The ‘Obscure’ Origins of Freemasonry

If you search for the date that is given as the founding of Freemasonry, you will be told that it was formerly established in 1717 with the founding of the Grand Lodge of England. That would make Freemasonry more than 300 years old, and it’s often the date that Masonic lodges across the world use when thinking back to their origins.

The Painting at the Library & Museum of Freemasonry at Great Queen Street. Credit: BBC
The Painting at the Library & Museum of Freemasonry at Great Queen Street. Credit: BBC

Yet, this date of Freemasonry’s founding is widely contested by Masonic scholars and those that are interested in making sense of the ‘obscure’ origins of Freemasonry. So, if Freemasonry didn’t begin in 1717, when were the first Masonic lodges established?

Related: Where is the Oldest Masonic Lodge in the World?

This is a great question and one that is hotly debated. There is written record of what is considered to be the first ever lodge meeting in Edinburgh in 1599. The minutes taken from the meeting at 19 Hill Street, Mary’s Chapel reveal that Freemasonry began more than 100 years before the 1717 formation of the Grand Lodge south of the border.

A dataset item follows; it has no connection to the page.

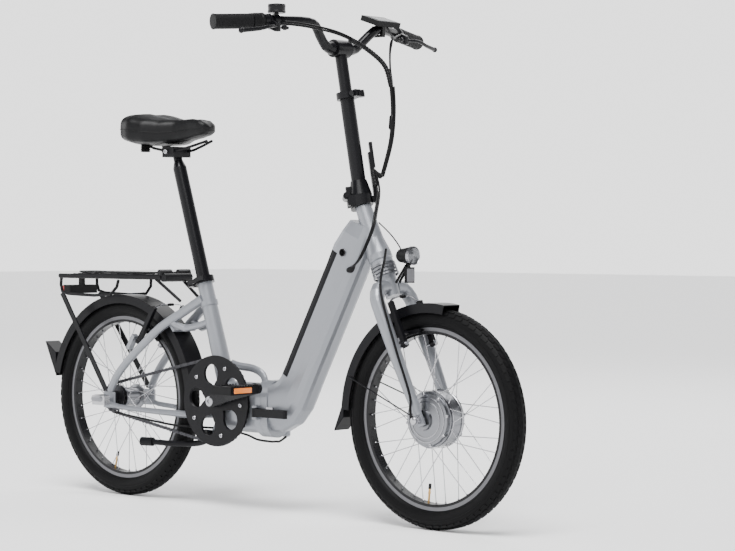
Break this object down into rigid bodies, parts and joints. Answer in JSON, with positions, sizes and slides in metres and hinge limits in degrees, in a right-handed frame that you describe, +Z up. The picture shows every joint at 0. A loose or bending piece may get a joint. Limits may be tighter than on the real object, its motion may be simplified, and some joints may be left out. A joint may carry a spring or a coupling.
{
  "type": "folding electric city bicycle",
  "caption": "Low-step folding city bicycle with small wheels, front hub motor, battery in the down tube, rack, mudguards, folding handlepost and folding pedals.",
  "frame": {"origin": "on the ground, midway between the rear flap's tip and the front of the front tyre, in the bicycle's middle plane", "axes": "+X forwards, +Y to the rider's left, +Z up"},
  "size_m": [1.5768, 0.715, 1.1879],
  "materials": {
    "frame_paint": "satin silver lacquer",
    "black_metal": "satin black lacquer",
    "bare_alloy": "polished",
    "steel": "bright",
    "dark_steel": "blackened",
    "tyre_rubber": "matt tread",
    "black_plastic": "matt",
    "grip_rubber": "soft matt",
    "saddle_cover": "matt",
    "cable_skin": "gloss",
    "lamp_body": "gloss, clear lens"
  },
  "bodies": {
    "rear_frame": {"seat_tube": "frame_paint", "rear_fold_half": "frame_paint", "rear_stays": "frame_paint", "fold_pin": "dark_steel", "rear_axle": "steel", "rack": "black_metal", "tail_light": "lamp_body", "rear_mudguard": "black_plastic", "seat_clamp": "black_metal", "chain": "dark_steel", "rear_cables": "cable_skin"},
    "kickstand": {"kickstand": "black_metal"},
    "seatpost": {"seatpost": "black_metal", "saddle_rails": "black_metal", "saddle": "saddle_cover"},
    "seat_lever": {"seat_lever": "black_metal"},
    "frame_lever": {"fold_lever": "black_metal"},
    "frame_latch": {"fold_latch": "bare_alloy"},
    "front_frame": {"front_frame": "frame_paint", "frame_cables": "cable_skin"},
    "battery": {"battery": "black_metal"},
    "lock_core": {"battery_lock": "bare_alloy"},
    "fork": {"fork": "frame_paint", "post_base": "black_metal", "front_axle": "steel", "front_mudguard": "black_plastic", "headlight": "lamp_body", "fork_cables": "cable_skin"},
    "post_lever": {"post_lever": "black_metal"},
    "lower_post": {"lower_post": "black_metal"},
    "post_clamp_lever": {"clamp_lever": "black_metal"},
    "upper_post": {"upper_post": "black_metal", "handlebar": "black_metal", "grips": "grip_rubber", "display": "black_plastic", "bell": "black_metal", "bar_cables": "cable_skin"},
    "bell_striker": {"bell_striker": "black_metal"},
    "twist_shifter": {"twist_shifter": "black_plastic"},
    "right_brake_lever": {"right_brake_lever": "black_metal"},
    "left_brake_lever": {"left_brake_lever": "black_metal"},
    "front_wheel": {"front_tyre": "tyre_rubber", "front_rim": "bare_alloy", "front_spokes": "steel", "motor": "bare_alloy"},
    "rear_wheel": {"rear_tyre": "tyre_rubber", "rear_rim": "bare_alloy", "rear_spokes": "steel", "rear_hub": "bare_alloy"},
    "cranks": {"cranks": "black_metal", "chainring": "black_plastic"},
    "sprocket": {"sprocket": "dark_steel"},
    "right_pedal_block": {"right_pedal_block": "black_plastic"},
    "right_pedal": {"right_pedal": "black_plastic"},
    "left_pedal_block": {"left_pedal_block": "black_plastic"},
    "left_pedal": {"left_pedal": "black_plastic"},
    "front_arm_right": {"front_brake_right": "black_metal"},
    "front_arm_left": {"front_brake_left": "black_metal"},
    "rear_arm_right": {"rear_brake_right": "black_metal"},
    "rear_arm_left": {"rear_brake_left": "black_metal"}
  },
  "joints": [
    {"name": "frame_fold", "type": "hinge", "parent": "rear_frame", "child": "front_frame", "pos_m": [0.0245, 0.05, 0.246], "axis": [0, 0, -1], "range_deg": [-150, 0], "deforming": ["rear_cables", "frame_cables"]},
    {"name": "frame_lever", "type": "hinge", "parent": "rear_frame", "child": "frame_lever", "pos_m": [0.0145, -0.049, 0.239], "axis": [0, 0, -1], "range_deg": [0, 100]},
    {"name": "frame_latch", "type": "slide", "parent": "frame_lever", "child": "frame_latch", "axis": [0, 0, -1], "range_m": [0, 0.0025], "stiffness_N_per_m": 300},
    {"name": "battery_slide", "type": "slide", "parent": "front_frame", "child": "battery", "axis": [-0.8794, 0, 0.476], "range_m": [0, 0.12]},
    {"name": "battery_lock", "type": "hinge", "parent": "front_frame", "child": "lock_core", "pos_m": [0.28744, 0, 0.62384], "axis": [0, 1, 0], "range_deg": [0, 90]},
    {"name": "steering", "type": "hinge", "parent": "front_frame", "child": "fork", "pos_m": [0.31757, 0, 0.72957], "axis": [0.4115, 0, -0.9114], "range_deg": [-80, 80], "deforming": ["frame_cables", "bar_cables"]},
    {"name": "front_wheel_spin", "type": "hinge", "parent": "fork", "child": "front_wheel", "pos_m": [0.5385, 0, 0.25], "axis": [0, 1, 0], "continuous": true},
    {"name": "post_lever", "type": "hinge", "parent": "fork", "child": "post_lever", "pos_m": [0.33548, 0.02404, 0.74772], "axis": [-0.6943, 0.7071, -0.1337], "range_deg": [0, 95]},
    {"name": "post_fold", "type": "hinge", "parent": "fork", "child": "lower_post", "pos_m": [0.28632, -0.02333, 0.7525], "axis": [0.6943, -0.7071, 0.1337], "range_deg": [0, 150], "deforming": ["bar_cables"]},
    {"name": "post_clamp_lever", "type": "hinge", "parent": "lower_post", "child": "post_clamp_lever", "pos_m": [0.29459, 0.02, 0.98629], "axis": [0.1891, 0, -0.982], "range_deg": [0, 95]},
    {"name": "post_height", "type": "slide", "parent": "lower_post", "child": "upper_post", "axis": [-0.1891, 0, 0.982], "range_m": [-0.06, 0.07], "deforming": ["bar_cables"]},
    {"name": "shifter_twist", "type": "hinge", "parent": "upper_post", "child": "twist_shifter", "pos_m": [0.22924, -0.21, 1.15062], "axis": [-0.3315, -0.9416, -0.0597], "range_deg": [-45, 45]},
    {"name": "right_brake_squeeze", "type": "hinge", "parent": "upper_post", "child": "right_brake_lever", "pos_m": [0.25459, -0.22118, 1.13379], "axis": [0, 0, -1], "range_deg": [0, 15], "stiffness_Nm_per_rad": 2},
    {"name": "left_brake_squeeze", "type": "hinge", "parent": "upper_post", "child": "left_brake_lever", "pos_m": [0.25459, 0.22118, 1.13379], "axis": [0, 0, 1], "range_deg": [0, 15], "stiffness_Nm_per_rad": 2},
    {"name": "bell_flick", "type": "hinge", "parent": "upper_post", "child": "bell_striker", "pos_m": [0.2231, -0.19735, 1.16898], "axis": [0, 0, 1], "range_deg": [0, 15], "stiffness_Nm_per_rad": 0.05},
    {"name": "crank_spin", "type": "hinge", "parent": "rear_frame", "child": "cranks", "pos_m": [-0.1185, 0, 0.26], "axis": [0, 1, 0], "continuous": true},
    {"name": "sprocket_spin", "type": "hinge", "parent": "rear_frame", "child": "sprocket", "pos_m": [-0.4885, 0, 0.25], "axis": [0, 1, 0], "continuous": true},
    {"name": "rear_wheel_spin", "type": "hinge", "parent": "rear_frame", "child": "rear_wheel", "pos_m": [-0.4885, 0, 0.25], "axis": [0, 1, 0], "continuous": true},
    {"name": "right_pedal_spin", "type": "hinge", "parent": "cranks", "child": "right_pedal_block", "pos_m": [0.0468, 0, 0.29969], "axis": [0, 1, 0], "continuous": true},
    {"name": "right_pedal_fold", "type": "hinge", "parent": "right_pedal_block", "child": "right_pedal", "pos_m": [0.0468, -0.11, 0.29969], "axis": [1, 0, 0], "range_deg": [-90, 0]},
    {"name": "left_pedal_spin", "type": "hinge", "parent": "cranks", "child": "left_pedal_block", "pos_m": [-0.2838, 0, 0.22031], "axis": [0, 1, 0], "continuous": true},
    {"name": "left_pedal_fold", "type": "hinge", "parent": "left_pedal_block", "child": "left_pedal", "pos_m": [-0.2838, 0.11, 0.22031], "axis": [-1, 0, 0], "range_deg": [-90, 0]},
    {"name": "kickstand_swing", "type": "hinge", "parent": "rear_frame", "child": "kickstand", "pos_m": [-0.1735, 0, 0.17], "axis": [-0.238, -0.9611, 0.14], "range_deg": [0, 91]},
    {"name": "seat_height", "type": "slide", "parent": "rear_frame", "child": "seatpost", "axis": [-0.3007, 0, 0.9537], "range_m": [-0.15, 0.04]},
    {"name": "seat_clamp_lever", "type": "hinge", "parent": "rear_frame", "child": "seat_lever", "pos_m": [-0.23578, -0.02, 0.53569], "axis": [0.3007, 0, -0.9537], "range_deg": [0, 95]},
    {"name": "front_right_arm", "type": "hinge", "parent": "fork", "child": "front_arm_right", "pos_m": [0.48877, -0.05, 0.41846], "axis": [0.9114, 0, 0.4115], "range_deg": [-3, 0]},
    {"name": "front_left_arm", "type": "hinge", "parent": "fork", "child": "front_arm_left", "pos_m": [0.48877, 0.05, 0.41846], "axis": [0.9114, 0, 0.4115], "range_deg": [0, 3], "deforming": ["fork_cables"]},
    {"name": "rear_right_arm", "type": "hinge", "parent": "rear_frame", "child": "rear_arm_right", "pos_m": [-0.39373, -0.05, 0.39593], "axis": [0.8387, 0, -0.5446], "range_deg": [-3, 0]},
    {"name": "rear_left_arm", "type": "hinge", "parent": "rear_frame", "child": "rear_arm_left", "pos_m": [-0.39373, 0.05, 0.39593], "axis": [0.8387, 0, -0.5446], "range_deg": [0, 3], "deforming": ["rear_cables"]}
  ],
  "couplings": [
    {"joint": "sprocket_spin", "follows": "crank_spin", "ratio": 2.8889},
    {"joint": "front_right_arm", "follows": "left_brake_squeeze", "ratio": -0.2},
    {"joint": "front_left_arm", "follows": "left_brake_squeeze", "ratio": 0.2},
    {"joint": "rear_right_arm", "follows": "right_brake_squeeze", "ratio": -0.2},
    {"joint": "rear_left_arm", "follows": "right_brake_squeeze", "ratio": 0.2}
  ]
}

That would posit, then, that Freemasonry has its origins in Scotland, not England, with an insightful BBC article emphasizing this point by describing Freemasonry as “as Scottish as haggis or Harris tweed.”

Some people point to the fact that stonemasons had been meeting long before even 1599, and this is also true. Associations of stonemasons existed in both England and Scotland throughout the Middle Ages, and were an opportunity for workers to come together to discuss the operations of their Craft.

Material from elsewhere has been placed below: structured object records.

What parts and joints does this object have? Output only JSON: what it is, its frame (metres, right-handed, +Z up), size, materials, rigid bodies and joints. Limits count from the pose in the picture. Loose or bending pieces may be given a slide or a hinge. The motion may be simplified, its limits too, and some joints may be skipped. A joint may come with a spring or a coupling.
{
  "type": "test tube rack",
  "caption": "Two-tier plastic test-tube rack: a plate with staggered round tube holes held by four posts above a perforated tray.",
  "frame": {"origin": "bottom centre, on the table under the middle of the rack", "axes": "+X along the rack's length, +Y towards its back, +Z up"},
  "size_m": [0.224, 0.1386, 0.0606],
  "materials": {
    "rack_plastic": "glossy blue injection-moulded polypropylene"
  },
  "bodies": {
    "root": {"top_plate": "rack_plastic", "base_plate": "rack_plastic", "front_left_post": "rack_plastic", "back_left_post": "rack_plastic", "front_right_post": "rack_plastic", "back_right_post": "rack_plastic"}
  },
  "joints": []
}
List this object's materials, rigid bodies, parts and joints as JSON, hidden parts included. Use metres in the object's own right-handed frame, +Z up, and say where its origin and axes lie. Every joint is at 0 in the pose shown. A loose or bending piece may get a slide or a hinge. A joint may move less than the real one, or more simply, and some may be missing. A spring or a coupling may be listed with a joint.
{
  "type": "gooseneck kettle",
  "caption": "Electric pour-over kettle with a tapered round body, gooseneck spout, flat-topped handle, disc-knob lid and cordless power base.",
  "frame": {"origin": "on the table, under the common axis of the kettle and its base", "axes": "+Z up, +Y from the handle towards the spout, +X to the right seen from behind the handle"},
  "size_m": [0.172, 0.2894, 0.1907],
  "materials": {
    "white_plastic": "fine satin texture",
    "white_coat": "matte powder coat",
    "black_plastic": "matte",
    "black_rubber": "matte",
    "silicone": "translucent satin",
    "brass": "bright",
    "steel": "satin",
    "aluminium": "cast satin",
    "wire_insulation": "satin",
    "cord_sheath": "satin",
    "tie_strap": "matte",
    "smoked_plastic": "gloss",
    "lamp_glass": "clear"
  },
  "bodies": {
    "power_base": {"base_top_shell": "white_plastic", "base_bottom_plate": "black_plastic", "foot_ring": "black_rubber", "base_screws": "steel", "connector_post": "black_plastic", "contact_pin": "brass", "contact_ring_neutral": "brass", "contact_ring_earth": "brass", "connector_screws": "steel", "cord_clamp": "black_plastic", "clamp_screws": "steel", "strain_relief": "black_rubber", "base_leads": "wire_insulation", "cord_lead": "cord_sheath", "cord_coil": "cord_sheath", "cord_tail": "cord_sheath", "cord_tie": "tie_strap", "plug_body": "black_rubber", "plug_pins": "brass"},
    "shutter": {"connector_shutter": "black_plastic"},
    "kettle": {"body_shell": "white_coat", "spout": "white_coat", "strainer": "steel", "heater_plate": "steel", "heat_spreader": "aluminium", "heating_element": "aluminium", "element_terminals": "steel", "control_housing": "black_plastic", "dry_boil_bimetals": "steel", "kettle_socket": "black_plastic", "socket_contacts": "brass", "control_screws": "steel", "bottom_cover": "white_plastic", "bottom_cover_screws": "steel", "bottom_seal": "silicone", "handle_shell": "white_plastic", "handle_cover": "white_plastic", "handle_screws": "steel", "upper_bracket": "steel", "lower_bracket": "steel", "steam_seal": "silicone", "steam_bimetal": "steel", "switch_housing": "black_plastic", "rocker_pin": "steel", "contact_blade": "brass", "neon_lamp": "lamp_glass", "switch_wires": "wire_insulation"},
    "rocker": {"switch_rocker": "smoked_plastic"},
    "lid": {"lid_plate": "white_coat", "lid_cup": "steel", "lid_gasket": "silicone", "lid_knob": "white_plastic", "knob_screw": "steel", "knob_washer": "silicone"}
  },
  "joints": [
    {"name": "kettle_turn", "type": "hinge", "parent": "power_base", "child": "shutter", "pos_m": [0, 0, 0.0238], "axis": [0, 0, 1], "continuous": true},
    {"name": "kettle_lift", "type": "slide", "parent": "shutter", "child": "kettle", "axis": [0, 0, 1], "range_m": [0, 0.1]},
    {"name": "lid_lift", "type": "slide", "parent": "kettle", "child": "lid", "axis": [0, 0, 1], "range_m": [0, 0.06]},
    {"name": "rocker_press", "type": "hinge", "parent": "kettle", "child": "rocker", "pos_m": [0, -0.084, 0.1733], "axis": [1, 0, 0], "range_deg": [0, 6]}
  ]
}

However, it wasn’t until the turn of the sixteenth century that these medieval guilds gained an institutional structure and began permitting non-operative Masons as members. This is why the given date of 1599 is widely accepted as the foundation of Freemasonry as we know it today.

So, what should we make of all of this?

Well, there’s little doubting the fact that operative Masons had been meeting regularly throughout the Middle Ages, and the formation of these associations eventually gave birth to Freemasonry as we know it in the present day. Equally, the United Grand Lodge of England was formed in 1717, adding more structure and allowing Freemasonry to expand its outreach and grow in different parts of the world.

Whether you consider the real date of Freemasonry’s birth to be 1599, 1717, or any other date in between or before, for that matter, it doesn’t take away from the fact that the centuries-old rituals and traditions of modern-day Freemasonry have been dutifully preserved by generations of Masons since.

As such, it may be better to accept that Freemasonry’s founding was an evolutionary process, beginning in the Middle Ages and culminating in 1717, when the United Grand Lodge of England was officially opened.